When can you apply the dot blot assay and why would someone chose this assay over a western blot to detect proteins?

Thanks

Pmaj

-pmaj-

Typically a dot blot is used to optimize a Western Blot. Because every Western blot involves a combination of antibody and antigen interactions, no one antibody concentration exists and optimization is essential. Appropriate primary and secondary antibody concentrations depend on each antibody's specific activity and specificity for its antigen, as well as the amount of antigen present in the sample. The specific activity of secondary antibodies varies among manufacturers. Re-optimization is necessary when one or more of the experimental variables such as the antigen, primary or secondary antibody, or substrate is changed.

Concentrations of the antigen, primary and secondary antibodies that are too high or too low can cause a variety of undesirable results. The following list includes possible results from a Western blot that would require optimization of antigen/antibody concentrations:
Weak signal
Signal fades quickly
No signal with no background
High background, white bands (reversed image)
Orange or brown spots on the membrane
Nonspecific bands
Diffuse bands
Blotchy or speckled background
The optimal antigen and antibody concentrations can be determined by performing a Western blot with varying concentrations. An easier and quicker method is to perform a dot blot. I usually use this method so I don't have to run a gel and transfer to a membrane everytime I am trying to troubleshoot my Westerns. There is a real good procedure for optimization of antibody/antigen concentrations at http://www.piercenet.com/files/TR0024-Opti...b-dilutions.pdf. A dot blot will only show a small black dot on the membrane while a Western Blot will seperate all of the proteins and only show a black spot for the protein that is being detected, a dot blot can't show if the correct protein is being recongnized or if it is a non-specific band.

-AVEA-

AVEA on Aug 13 2009, 01:58 PM said:

Typically a dot blot is used to optimize a Western Blot. Because every Western blot involves a combination of antibody and antigen interactions, no one antibody concentration exists and optimization is essential. Appropriate primary and secondary antibody concentrations depend on each antibody's specific activity and specificity for its antigen, as well as the amount of antigen present in the sample. The specific activity of secondary antibodies varies among manufacturers. Re-optimization is necessary when one or more of the experimental variables such as the antigen, primary or secondary antibody, or substrate is changed.
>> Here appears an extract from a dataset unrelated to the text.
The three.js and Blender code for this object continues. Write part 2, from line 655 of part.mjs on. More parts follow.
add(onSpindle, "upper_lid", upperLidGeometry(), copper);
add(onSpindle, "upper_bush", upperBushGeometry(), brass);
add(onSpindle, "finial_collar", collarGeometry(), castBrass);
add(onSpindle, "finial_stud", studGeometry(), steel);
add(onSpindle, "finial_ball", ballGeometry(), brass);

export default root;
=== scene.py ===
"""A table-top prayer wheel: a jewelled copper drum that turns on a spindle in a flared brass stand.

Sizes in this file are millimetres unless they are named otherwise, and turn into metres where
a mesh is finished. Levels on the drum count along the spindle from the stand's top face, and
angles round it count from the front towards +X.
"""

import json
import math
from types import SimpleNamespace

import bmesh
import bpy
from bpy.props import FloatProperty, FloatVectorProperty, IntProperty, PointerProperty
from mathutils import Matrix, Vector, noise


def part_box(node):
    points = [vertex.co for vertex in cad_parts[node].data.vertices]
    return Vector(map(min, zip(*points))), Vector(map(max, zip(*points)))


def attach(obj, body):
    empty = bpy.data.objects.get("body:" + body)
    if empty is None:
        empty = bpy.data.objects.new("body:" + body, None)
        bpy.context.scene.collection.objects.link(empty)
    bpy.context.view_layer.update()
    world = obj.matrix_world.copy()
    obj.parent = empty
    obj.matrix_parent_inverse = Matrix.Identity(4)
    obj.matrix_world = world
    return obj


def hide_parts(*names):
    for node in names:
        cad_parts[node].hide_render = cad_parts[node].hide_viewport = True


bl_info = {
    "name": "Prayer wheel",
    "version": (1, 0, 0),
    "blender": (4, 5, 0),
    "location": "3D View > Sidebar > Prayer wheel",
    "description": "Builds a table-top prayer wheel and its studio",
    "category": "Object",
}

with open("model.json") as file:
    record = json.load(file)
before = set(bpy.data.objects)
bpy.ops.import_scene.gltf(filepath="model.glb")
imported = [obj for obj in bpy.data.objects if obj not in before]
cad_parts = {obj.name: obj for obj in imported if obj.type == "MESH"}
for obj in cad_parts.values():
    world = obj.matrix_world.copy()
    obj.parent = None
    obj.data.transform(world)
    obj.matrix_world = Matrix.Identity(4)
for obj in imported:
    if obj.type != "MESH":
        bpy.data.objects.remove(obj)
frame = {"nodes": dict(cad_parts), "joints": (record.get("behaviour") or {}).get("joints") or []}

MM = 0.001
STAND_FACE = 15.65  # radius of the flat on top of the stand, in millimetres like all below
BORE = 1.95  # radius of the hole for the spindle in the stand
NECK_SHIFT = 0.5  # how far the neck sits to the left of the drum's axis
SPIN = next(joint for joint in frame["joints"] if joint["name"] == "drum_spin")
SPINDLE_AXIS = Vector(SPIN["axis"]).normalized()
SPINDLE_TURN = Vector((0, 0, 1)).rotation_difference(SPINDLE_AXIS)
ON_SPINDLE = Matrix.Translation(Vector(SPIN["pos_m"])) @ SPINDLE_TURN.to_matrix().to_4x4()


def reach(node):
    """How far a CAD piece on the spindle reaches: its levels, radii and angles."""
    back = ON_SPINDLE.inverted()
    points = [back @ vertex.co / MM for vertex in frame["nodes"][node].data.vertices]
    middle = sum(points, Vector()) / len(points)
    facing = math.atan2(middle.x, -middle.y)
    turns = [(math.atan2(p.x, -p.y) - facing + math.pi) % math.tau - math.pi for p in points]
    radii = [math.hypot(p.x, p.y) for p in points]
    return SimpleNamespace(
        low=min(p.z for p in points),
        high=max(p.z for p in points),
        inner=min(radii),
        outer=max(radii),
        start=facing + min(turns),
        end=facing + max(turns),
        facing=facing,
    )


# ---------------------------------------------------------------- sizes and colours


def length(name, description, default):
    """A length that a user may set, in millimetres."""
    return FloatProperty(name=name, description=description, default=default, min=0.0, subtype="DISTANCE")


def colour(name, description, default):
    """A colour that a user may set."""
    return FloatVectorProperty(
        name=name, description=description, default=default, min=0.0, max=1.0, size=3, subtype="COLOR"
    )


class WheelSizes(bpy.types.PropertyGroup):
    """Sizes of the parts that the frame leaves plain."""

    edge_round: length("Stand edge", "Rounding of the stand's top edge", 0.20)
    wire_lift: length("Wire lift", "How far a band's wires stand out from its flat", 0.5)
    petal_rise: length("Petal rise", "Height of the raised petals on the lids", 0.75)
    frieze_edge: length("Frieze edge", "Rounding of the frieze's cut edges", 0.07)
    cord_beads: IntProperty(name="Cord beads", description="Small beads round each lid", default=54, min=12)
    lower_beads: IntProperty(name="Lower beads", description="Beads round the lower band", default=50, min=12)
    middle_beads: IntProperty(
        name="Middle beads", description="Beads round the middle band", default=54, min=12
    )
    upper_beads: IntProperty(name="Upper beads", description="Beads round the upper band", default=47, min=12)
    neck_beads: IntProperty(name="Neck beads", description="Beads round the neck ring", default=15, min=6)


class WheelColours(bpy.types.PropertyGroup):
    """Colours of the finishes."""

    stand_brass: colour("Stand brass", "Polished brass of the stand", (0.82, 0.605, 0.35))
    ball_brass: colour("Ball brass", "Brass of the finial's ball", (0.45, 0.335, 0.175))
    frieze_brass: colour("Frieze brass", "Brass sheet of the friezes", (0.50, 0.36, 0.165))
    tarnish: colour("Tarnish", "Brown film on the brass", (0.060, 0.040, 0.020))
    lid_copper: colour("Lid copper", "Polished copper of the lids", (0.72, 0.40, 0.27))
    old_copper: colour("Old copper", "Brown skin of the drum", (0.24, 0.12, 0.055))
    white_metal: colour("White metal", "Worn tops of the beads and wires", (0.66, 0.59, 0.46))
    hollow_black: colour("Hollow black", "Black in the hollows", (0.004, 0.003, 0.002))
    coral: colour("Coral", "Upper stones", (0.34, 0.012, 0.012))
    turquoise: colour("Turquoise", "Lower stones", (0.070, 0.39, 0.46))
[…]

Concentrations of the antigen, primary and secondary antibodies that are too high or too low can cause a variety of undesirable results. The following list includes possible results from a Western blot that would require optimization of antigen/antibody concentrations:
Weak signal
Signal fades quickly
No signal with no background
High background, white bands (reversed image)
Orange or brown spots on the membrane
Nonspecific bands
Diffuse bands
Blotchy or speckled background
The optimal antigen and antibody concentrations can be determined by performing a Western blot with varying concentrations. An easier and quicker method is to perform a dot blot. I usually use this method so I don't have to run a gel and transfer to a membrane everytime I am trying to troubleshoot my Westerns. There is a real good procedure for optimization of antibody/antigen concentrations at http://www.piercenet.com/files/TR0024-Opti...b-dilutions.pdf. A dot blot will only show a small black dot on the membrane while a Western Blot will seperate all of the proteins and only show a black spot for the protein that is being detected, a dot blot can't show if the correct protein is being recongnized or if it is a non-specific band.


Thanks a bunch Avea for the information!